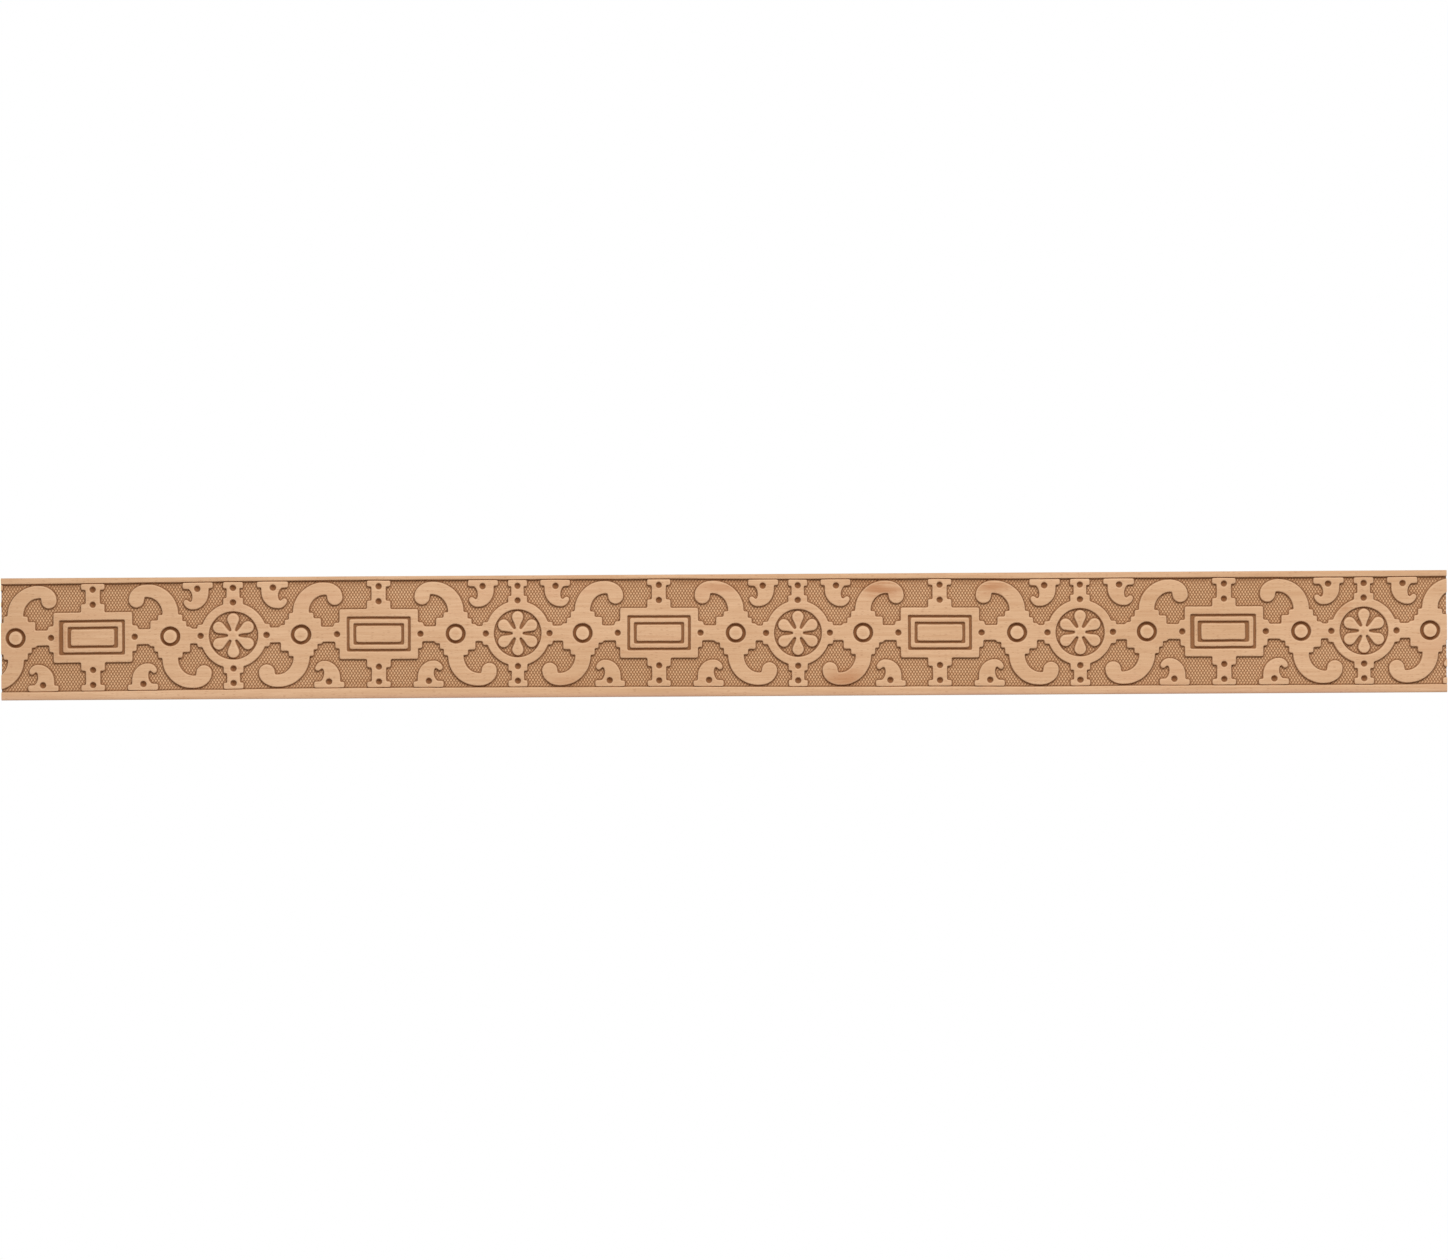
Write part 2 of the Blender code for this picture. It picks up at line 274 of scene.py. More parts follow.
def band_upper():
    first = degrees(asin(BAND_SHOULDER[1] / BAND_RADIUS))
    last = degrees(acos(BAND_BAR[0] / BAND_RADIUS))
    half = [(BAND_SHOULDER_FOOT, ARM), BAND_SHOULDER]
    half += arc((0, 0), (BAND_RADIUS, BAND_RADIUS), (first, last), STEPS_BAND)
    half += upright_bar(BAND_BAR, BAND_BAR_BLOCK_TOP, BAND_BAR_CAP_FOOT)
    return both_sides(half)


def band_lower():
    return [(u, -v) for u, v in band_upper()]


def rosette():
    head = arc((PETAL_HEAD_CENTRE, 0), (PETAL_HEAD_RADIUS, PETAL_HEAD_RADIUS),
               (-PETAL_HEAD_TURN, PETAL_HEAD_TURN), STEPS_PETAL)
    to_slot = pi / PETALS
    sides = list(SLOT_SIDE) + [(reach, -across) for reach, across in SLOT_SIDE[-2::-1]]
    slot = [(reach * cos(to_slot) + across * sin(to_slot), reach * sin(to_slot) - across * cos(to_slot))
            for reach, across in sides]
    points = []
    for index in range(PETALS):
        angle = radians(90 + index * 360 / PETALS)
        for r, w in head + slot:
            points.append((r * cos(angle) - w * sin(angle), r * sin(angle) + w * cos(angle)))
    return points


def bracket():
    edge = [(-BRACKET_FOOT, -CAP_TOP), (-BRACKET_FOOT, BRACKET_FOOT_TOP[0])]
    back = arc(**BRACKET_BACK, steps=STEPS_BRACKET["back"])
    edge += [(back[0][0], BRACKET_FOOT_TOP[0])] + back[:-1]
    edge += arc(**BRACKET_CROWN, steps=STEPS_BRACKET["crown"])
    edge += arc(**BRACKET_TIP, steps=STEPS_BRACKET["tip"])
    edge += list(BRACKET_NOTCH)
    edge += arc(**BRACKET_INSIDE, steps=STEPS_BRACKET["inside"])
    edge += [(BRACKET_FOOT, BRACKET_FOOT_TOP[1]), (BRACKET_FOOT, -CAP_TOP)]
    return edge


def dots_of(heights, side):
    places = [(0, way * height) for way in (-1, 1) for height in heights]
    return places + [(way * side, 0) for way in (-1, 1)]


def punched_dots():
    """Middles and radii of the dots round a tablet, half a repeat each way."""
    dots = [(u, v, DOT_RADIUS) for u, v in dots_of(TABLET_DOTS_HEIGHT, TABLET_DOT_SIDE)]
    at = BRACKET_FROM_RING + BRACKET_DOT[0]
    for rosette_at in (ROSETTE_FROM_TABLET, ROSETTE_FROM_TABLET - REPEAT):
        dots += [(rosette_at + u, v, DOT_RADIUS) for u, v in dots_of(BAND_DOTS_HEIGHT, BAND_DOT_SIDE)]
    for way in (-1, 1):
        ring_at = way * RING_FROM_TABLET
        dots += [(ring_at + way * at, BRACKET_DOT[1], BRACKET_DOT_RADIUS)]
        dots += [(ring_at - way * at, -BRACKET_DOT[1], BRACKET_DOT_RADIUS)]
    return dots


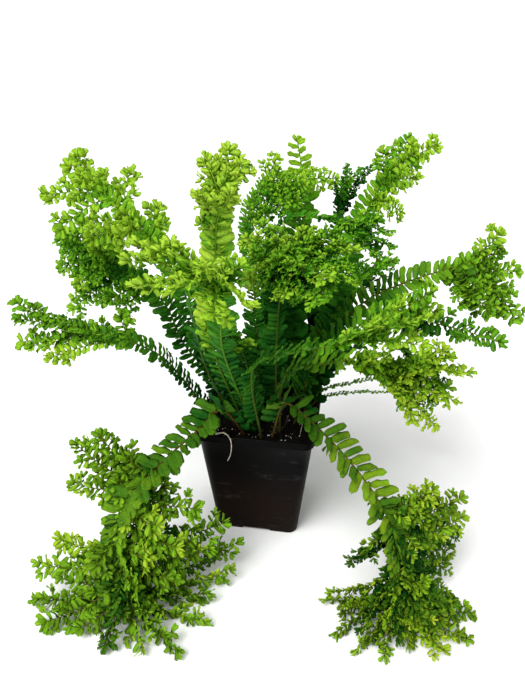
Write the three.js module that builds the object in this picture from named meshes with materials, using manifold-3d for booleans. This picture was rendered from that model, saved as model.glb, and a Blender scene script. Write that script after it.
- - - -
Lines from the beginning of the data above through the line containing "return [(u, -v) for u, v in band_upper()]" are to be returned exactly, and no others.

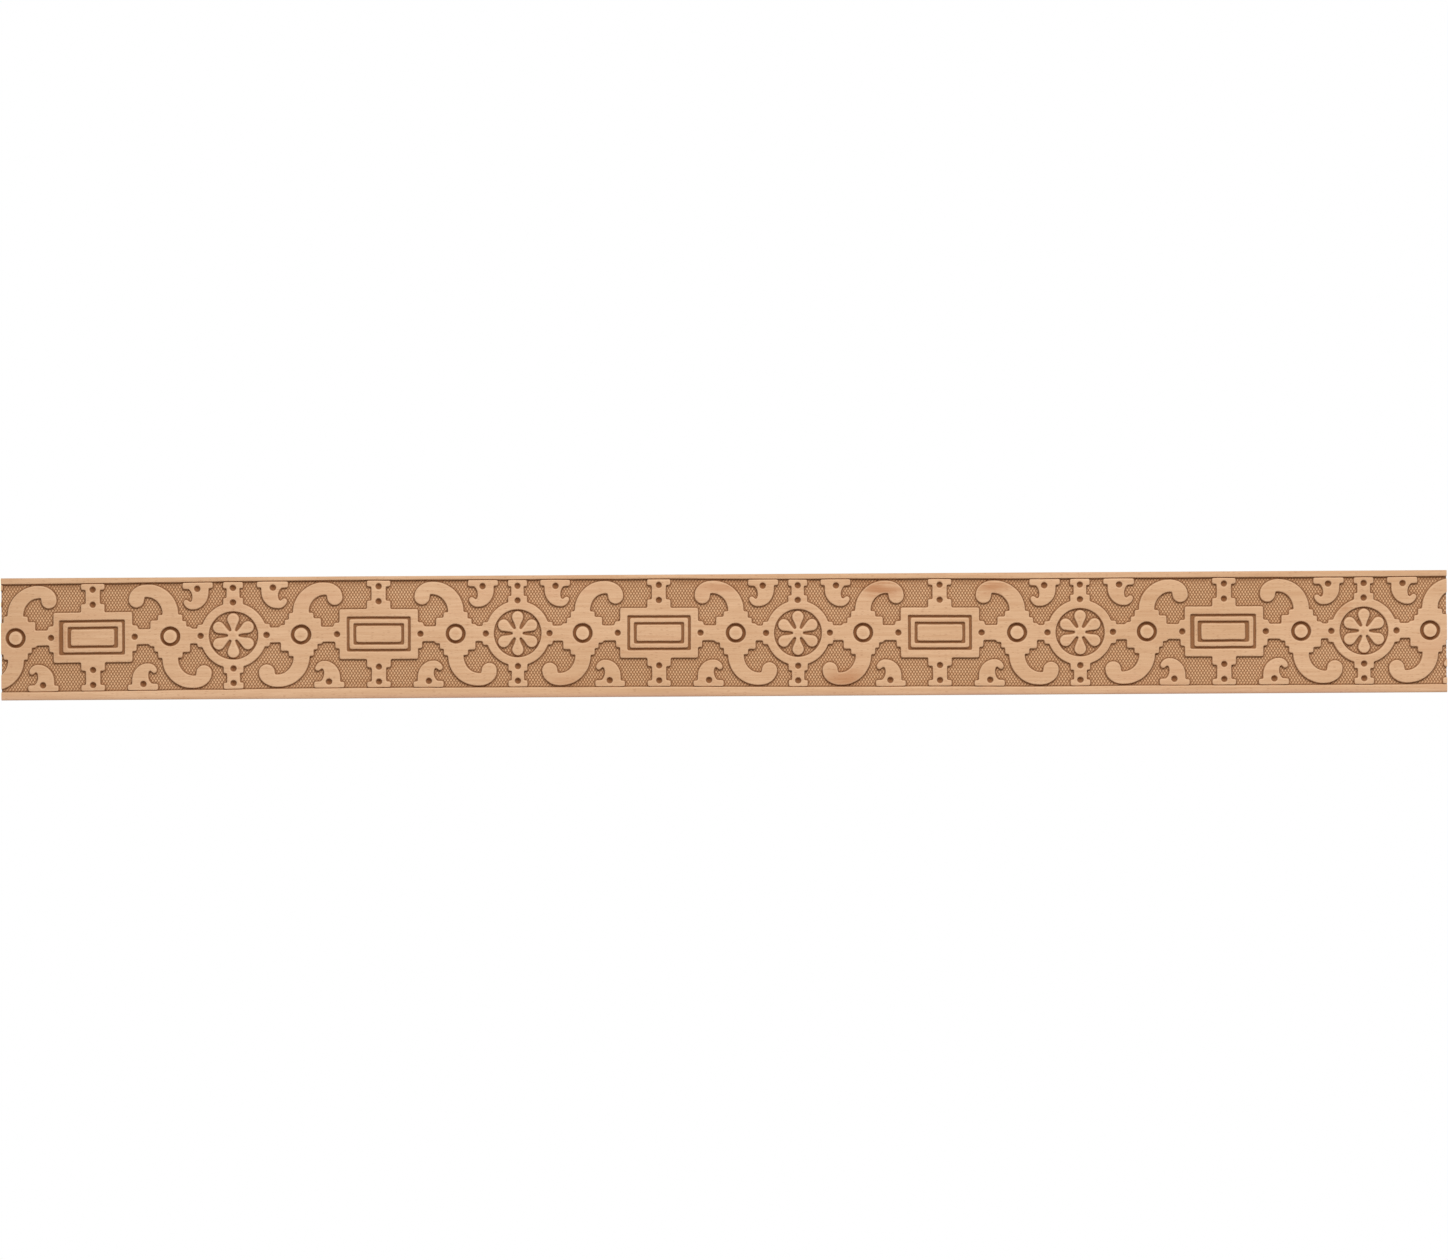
Write part 2 of the Blender code for this picture. It picks up at line 274 of scene.py. More parts follow.
def band_upper():
    first = degrees(asin(BAND_SHOULDER[1] / BAND_RADIUS))
    last = degrees(acos(BAND_BAR[0] / BAND_RADIUS))
    half = [(BAND_SHOULDER_FOOT, ARM), BAND_SHOULDER]
    half += arc((0, 0), (BAND_RADIUS, BAND_RADIUS), (first, last), STEPS_BAND)
    half += upright_bar(BAND_BAR, BAND_BAR_BLOCK_TOP, BAND_BAR_CAP_FOOT)
    return both_sides(half)


def band_lower():
    return [(u, -v) for u, v in band_upper()]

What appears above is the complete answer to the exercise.